Omicron likely to enter China; expert confident of zero-COVID strategy

Zhuang Pinghui, South China Morning Post

Posted at Nov 30 2021 09:32 PM

The Omicron coronavirus variant is likely to enter China, but mainstream tests will be able to detect any cases, and the country’s zero-Covid response will block community transmission, according to a senior public health official.

“Omicron was present not only in Africa but also [many countries outside Africa] and might possibly have spread in the community, which means the variant has a high chance of being introduced to China,” Xu Wenbo, head of the National Institute for Viral Disease Control and Prevention under the China CDC, told state broadcaster China Central Television on Monday night.

But, because of the design of China’s coronavirus tests, the variant would be detected, he said.

Tests on swabs of saliva or nasal samples look for specific markers in the genetic material to identify the presence of the coronavirus as an indicator of infection. Usually, two or more such markers are searched to ensure the match is correct.

Tests designed to recognise markers in the spike protein, which plays a key role in allowing the virus to enter human cells, may report a false negative because the Omicron variant features a large number of mutations on the spike that tests may not recognise as the virus being tested.

Over the weekend, the World Health Organization said one of the widely used tests that could not detect the S gene of the virus – referred to as S gene drop-out or target failure – could be used as an indicator of Omicron infection, but it needed to be confirmed with genome sequencing.
Xu said the mainstream tests in China were based on a design by the Chinese Centre for Disease Control and

Prevention that targeted the open reading frame (ORF) group of genes and the N gene, and therefore the sensitivity and specificity of the tests would not be affected by the Omicron variant.

The Omicron variant, assessed by the WHO as posing a “very high” global risk, has been seen as a big threat in the pandemic with some of the mutations to the spike protein being seen in other more transmissible or pathogenic variants.

The National Health Commission said on Monday night that the Chinese CDC had developed a specific test for the Omicron variant and was carrying out genomic surveillance of the virus to detect potential imported cases. It said these measures would aid “timely detection” of Omicron cases.

Researchers are still studying whether the variant is more transmissible and if it is more likely to escape the protection of vaccines or past infections, but countries have moved quickly to impose travel restrictions and stricter public health measures as a precaution.

Xu said more mutation sites on the virus did not necessarily translate to higher transmissibility or stronger immune escape than the Delta variant because “aggregated mutations are not necessarily a cumulative form of mutations”.

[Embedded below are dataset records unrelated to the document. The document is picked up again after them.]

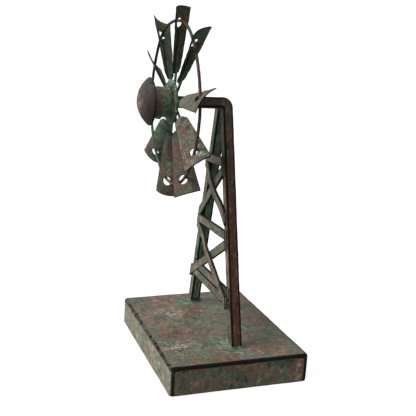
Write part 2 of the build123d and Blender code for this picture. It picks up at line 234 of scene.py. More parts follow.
def patina(name, ground, under, patch, brown, green, dark, seed, stretch=(1, 1, 1), contrast=2.6, scale=1.0):
    """Weathered metal: a ground colour, brown showing through, verdigris, mint bloom and dark stains.

    brown, green and dark say how much of each there is, from about -0.1 to 0.1; scale sizes the patches. The
    pieces' own point attributes add to the layers: rust, green, mint, dark, light, pits and edge. shade makes
    all of it lighter, or darker where it is negative. On several pieces light, dark and shade also carry
    painted light and painted shade: faces and bumps made paler, lighter or darker for how light falls on
    them, and painted shadows between parts, besides the patina's own stains.
    """
    material = bpy.data.materials.new(name)
    n = Nodes(material)
    large = n.noise(46 * scale, 6, 0.6, 0.6, stretch, seed)
    medium = n.noise(15 * scale, 7, 0.68, 1.0, stretch, seed + 3)
    small = n.noise(4.6 * scale, 6, 0.72, 0.6, stretch, seed + 7)
    fine = n.noise(1.3, 3, 0.7, 0.0, (1, 1, 1), seed + 11)
    blotch = n.noise(24 * scale, 8, 0.66, 1.2, stretch, seed + 17)

    def blend(*parts):
        total = 0.0
        for value, weight in parts:
            total = n.math("ADD", total, n.math("MULTIPLY", value, weight))
        return total

    def layer(tint, share, low, high, *parts):
        """Paint over in a tint where the blend of the parts is high; gives how much it covers."""
        nonlocal paint
        cover = n.step(blend(*parts), low, high)
        paint = n.mix(n.math("MULTIPLY", cover, share), paint, tint)
        return cover

    rust, verdigris = n.spot("rust"), n.spot("green")
    paint = ground
    layer(under, 1, 0.38 - brown, 0.64 - brown,
          (large, 0.35), (medium, 0.4), (small, 0.25), (rust, 1), (verdigris, -0.5))
    patches = layer(patch, 0.85, 0.44 - green, 0.74 - green,
                    (blotch, 0.55), (small, 0.45), (verdigris, 1), (rust, -0.4))
    layer(PALE, 1, 0.5, 1.4, (n.spot("light"), 1), (medium, 0.5), (small, 0.4))
    layer(MINT, 0.75, 0.66, 1.2, (small, 0.5), (medium, 0.3), (fine, 0.2), (n.spot("mint"), 1))
    layer(UMBER, 0.85, 0.56 - dark, 0.86 - dark,
          (medium, 0.35), (blotch, 0.35), (small, 0.3), (n.spot("dark"), 1))

    mottle = blend((medium, 0.35), (small, 0.45), (fine, 0.2))
    mottle = n.math("ADD", n.math("MULTIPLY", n.math("SUBTRACT", mottle, 0.5), contrast), 1.0)
    mottle = n.math("MULTIPLY", n.math("MAXIMUM", mottle, 0.2), n.math("ADD", n.spot("shade"), 1.0))
    shade = n.new("ShaderNodeCombineColor")
    for socket in shade.inputs[:3]:
        n.put(socket, mottle)
    paint = n.mix(1.0, paint, shade.outputs["Color"], "MULTIPLY")

    cells = n.new("ShaderNodeTexVoronoi")
    n.put(cells.inputs["Vector"], n.place)
    cells.inputs["Scale"].default_value = 1 / (3.4 * MM)
    dots = n.math("SUBTRACT", 1.0, n.step(cells.outputs["Distance"], 0.22, 0.42))
    pits = n.math("MULTIPLY", dots, n.step(blend((n.spot("pits"), 1), (small, 0.5)), 0.55, 0.8))
    paint = n.mix(pits, paint, BLACK)

    worn = layer(BLACK, 0.96, 0.7, 1.05, (n.spot("edge"), 1), (medium, 0.3), (small, 0.45))

    rough = blend((small, 0.35), (patches, 0.15), (worn, -0.12))
    height = blend((fine, 0.3), (small, 0.7), (patches, 0.35), (pits, -1.2))
    shader = n.new("ShaderNodeBsdfPrincipled")
    shader.inputs["Metallic"].default_value = 0.12
    n.put(shader.inputs["Base Color"], paint)
    n.put(shader.inputs["Specular IOR Level"], n.math("SUBTRACT", 0.28, n.math("MULTIPLY", worn, 0.22)))
    n.put(shader.inputs["Roughness"], n.math("ADD", rough, 0.4))
    n.finish(shader, height, 0.6, 0.0007)
    return material


def metal(name, tint, stain, roughness):
    """Bare metal with stains, for the small hardware."""
    material = bpy.data.materials.new(name)
    n = Nodes(material)
    spots = n.noise(3, 6, 0.7, 0.5)
    turned = n.noise(0.5, 3, 0.6, 0.0, (1, 8, 1))
    shader = n.new("ShaderNodeBsdfPrincipled")
    shader.inputs["Metallic"].default_value = 0.9
    n.put(shader.inputs["Base Color"], n.mix(n.step(spots, 0.45, 0.65), tint, stain))
    n.put(shader.inputs["Roughness"], n.math("ADD", n.math("MULTIPLY", turned, 0.25), roughness))
    n.finish(shader, turned, 0.3, 0.0002)
    return material


BASE_GREEN = colour(86, 102, 84)
STRAP_GREY = colour(82, 82, 68)
BLADE_GREY, BLADE_BROWN = colour(84, 84, 70), colour(92, 66, 54)
SPOKE_GREY, SPOKE_BROWN = colour(66, 78, 62), colour(96, 66, 54)
HUB_GREY = colour(80, 88, 72)
DOME_GREY, DOME_BROWN = colour(98, 90, 80), colour(86, 62, 54)
STEEL, STEEL_STAIN = colour(150, 146, 138), colour(92, 70, 52)
BRASS, BRASS_STAIN = colour(176, 142, 82), colour(96, 84, 56)

# Each patina's ground, under and patch colours; how brown, green and dark it is; its seed; then any other
# settings that it has of its own.
PATINAS = {
    "base_patina": (GREY_GREEN, BROWN, BASE_GREEN, 0.03, -0.06, -0.05, 1.0, (1, 1.1, 1), 2.2, 1.4),
    "bar_patina": (OLIVE, RED_BROWN, GREEN, 0.05, -0.1, 0.03, 5.0, (1, 1, 2)),
    "strap_patina": (STRAP_GREY, BROWN, GREEN, -0.03, -0.03, 0.0, 9.0),
    "blade_patina": (BLADE_GREY, BLADE_BROWN, GREEN, 0.05, -0.02, 0.0, 13.0),
    "spoke_patina": (SPOKE_GREY, SPOKE_BROWN, GREEN, -0.04, 0.0, 0.03, 19.0),
    "hub_patina": (HUB_GREY, BROWN, GREEN, -0.04, 0.02, 0.0, 23.0),
    "dome_patina": (DOME_GREY, DOME_BROWN, GREY_GREEN, 0.03, -0.05, 0.0, 29.0),
}
METALS = {
    "plain_steel": (STEEL, STEEL_STAIN, 0.35),
    "bush_brass": (BRASS, BRASS_STAIN, 0.3),
}
MATERIALS = {name: patina(name, *settings) for name, settings in PATINAS.items()}
MATERIALS.update({name: metal(name, *settings) for name, settings in METALS.items()})


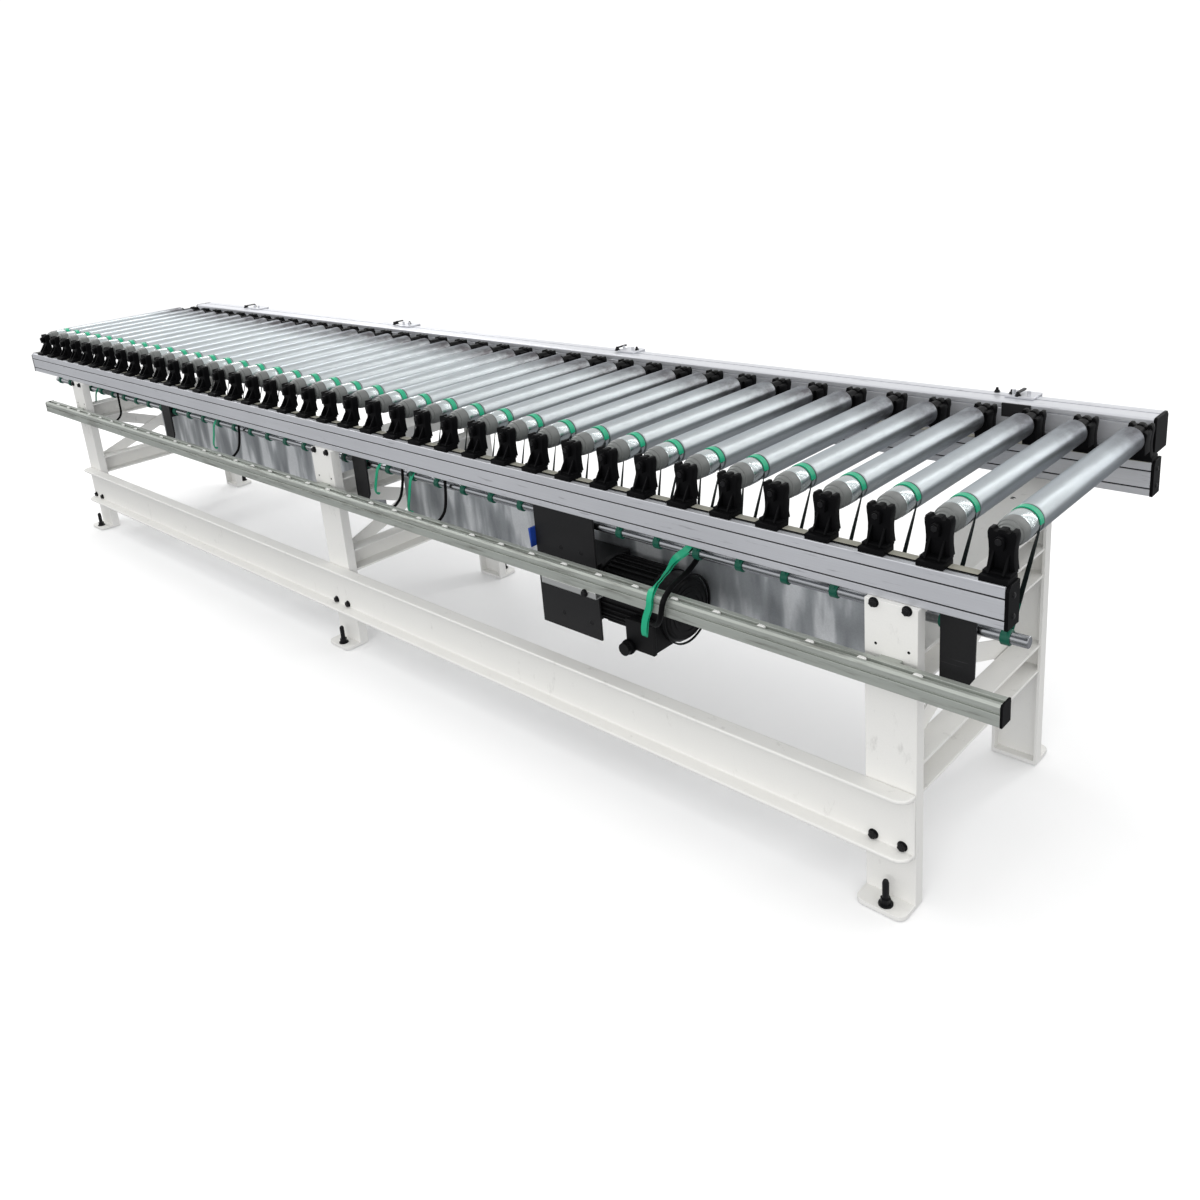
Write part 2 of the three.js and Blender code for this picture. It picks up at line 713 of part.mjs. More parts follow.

“Structural virology, cross-immune neutralisation and field epidemiology are also needed to see the protection of the vaccine. Overall, the mutant strain and the serotype are still of the Sars-CoV-2 [the virus that causes Covid-19], so there will not be disruptive change,” Xu said.

He said the existing response to Covid-19 – preventing community spread with detailed epidemiological investigation and genetic surveillance of all imported cases – was capable of stopping the spread of the Omicron variant.

China’s prevention and control efforts would be routine, with increased self-monitoring and testing for some high-risk jobs, Xu said, adding that precautions should be stricter for jobs requiring contact with countries with outbreaks, or for isolated hotels and airports associated with imported cases.

More than 30 local outbreaks that occurred in China after April 2020 – when China halted local transmission of the initial Covid-19 outbreaks across the country – were linked to imported cases or cold-chain products.

The country eventually relied on “dynamic zero Covid” response to interrupt transmission, Xu said, referring to China’s strategy of cutting off community transmission as soon as possible with travel restrictions, lockdown, rigorous testing, isolation and other measures.

The NHC advised residents to continue wearing masks indoors and on transport even if they had been fully vaccinated or administered the booster dose because masking remained the most effective measure to block virus transmission.

The NHC also asked residents to cease overseas travel unless “absolutely necessary”.